**DATA EXCERPT:**
************

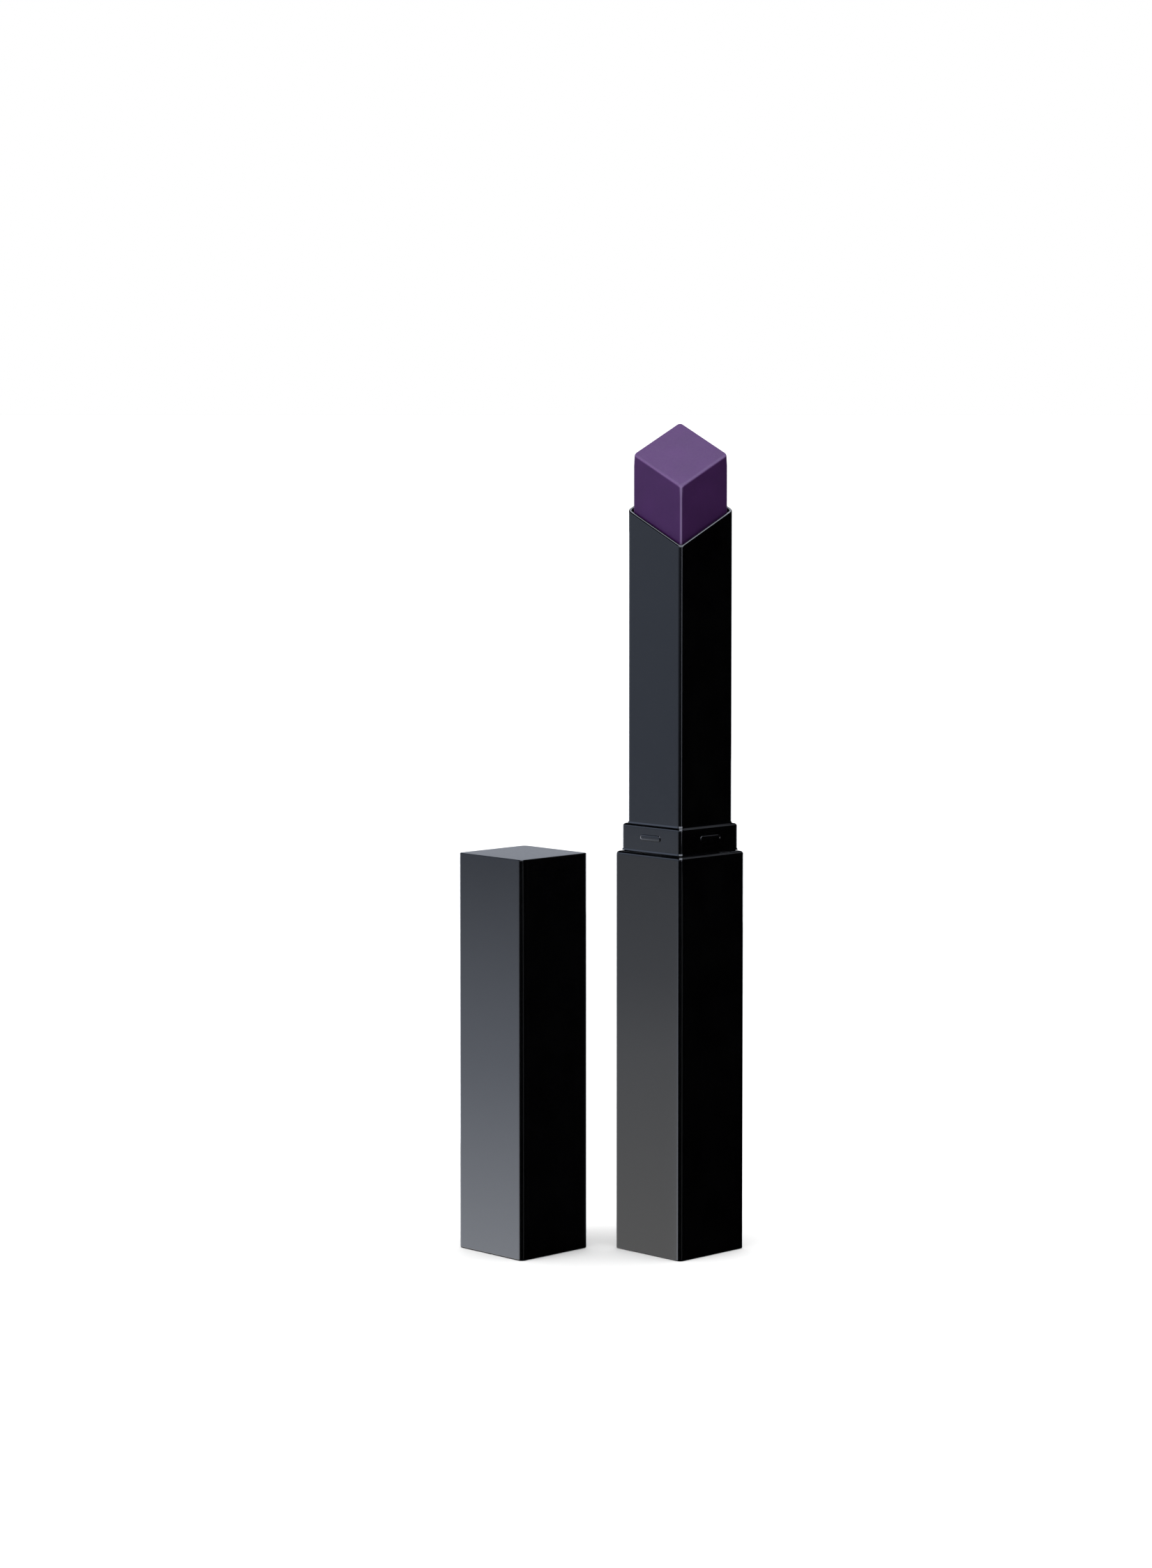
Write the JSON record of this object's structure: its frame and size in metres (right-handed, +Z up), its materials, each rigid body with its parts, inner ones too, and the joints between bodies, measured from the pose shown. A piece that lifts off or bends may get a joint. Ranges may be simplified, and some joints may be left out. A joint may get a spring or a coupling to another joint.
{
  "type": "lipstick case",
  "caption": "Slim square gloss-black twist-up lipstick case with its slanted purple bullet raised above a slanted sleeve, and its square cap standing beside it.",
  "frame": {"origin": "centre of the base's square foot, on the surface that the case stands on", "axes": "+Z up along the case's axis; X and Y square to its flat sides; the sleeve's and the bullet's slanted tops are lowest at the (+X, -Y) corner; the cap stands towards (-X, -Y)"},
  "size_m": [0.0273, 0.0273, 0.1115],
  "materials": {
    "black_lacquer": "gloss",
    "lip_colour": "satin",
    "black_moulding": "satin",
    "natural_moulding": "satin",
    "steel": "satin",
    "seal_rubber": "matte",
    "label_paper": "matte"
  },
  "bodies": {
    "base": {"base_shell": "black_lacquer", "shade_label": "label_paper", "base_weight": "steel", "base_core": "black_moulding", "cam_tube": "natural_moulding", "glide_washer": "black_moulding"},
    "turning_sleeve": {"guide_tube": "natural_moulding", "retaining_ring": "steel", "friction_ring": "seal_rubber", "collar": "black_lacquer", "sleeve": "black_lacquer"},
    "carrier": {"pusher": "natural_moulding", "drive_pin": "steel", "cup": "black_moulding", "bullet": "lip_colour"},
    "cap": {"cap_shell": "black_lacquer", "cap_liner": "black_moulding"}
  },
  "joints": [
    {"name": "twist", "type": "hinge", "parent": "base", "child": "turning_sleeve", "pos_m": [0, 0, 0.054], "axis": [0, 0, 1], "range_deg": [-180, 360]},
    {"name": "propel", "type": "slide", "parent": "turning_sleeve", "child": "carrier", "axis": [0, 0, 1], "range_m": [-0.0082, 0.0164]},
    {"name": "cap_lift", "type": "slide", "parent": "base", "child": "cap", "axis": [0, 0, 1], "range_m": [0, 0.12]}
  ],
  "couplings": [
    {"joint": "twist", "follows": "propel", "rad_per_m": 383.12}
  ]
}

************

**WORK TO DO:** Pull out each line containing the word "that" and copy it.

**REPLY:**
Write the JSON record of this object's structure: its frame and size in metres (right-handed, +Z up), its materials, each rigid body with its parts, inner ones too, and the joints between bodies, measured from the pose shown. A piece that lifts off or bends may get a joint. Ranges may be simplified, and some joints may be left out. A joint may get a spring or a coupling to another joint.
  "frame": {"origin": "centre of the base's square foot, on the surface that the case stands on", "axes": "+Z up along the case's axis; X and Y square to its flat sides; the sleeve's and the bullet's slanted tops are lowest at the (+X, -Y) corner; the cap stands towards (-X, -Y)"},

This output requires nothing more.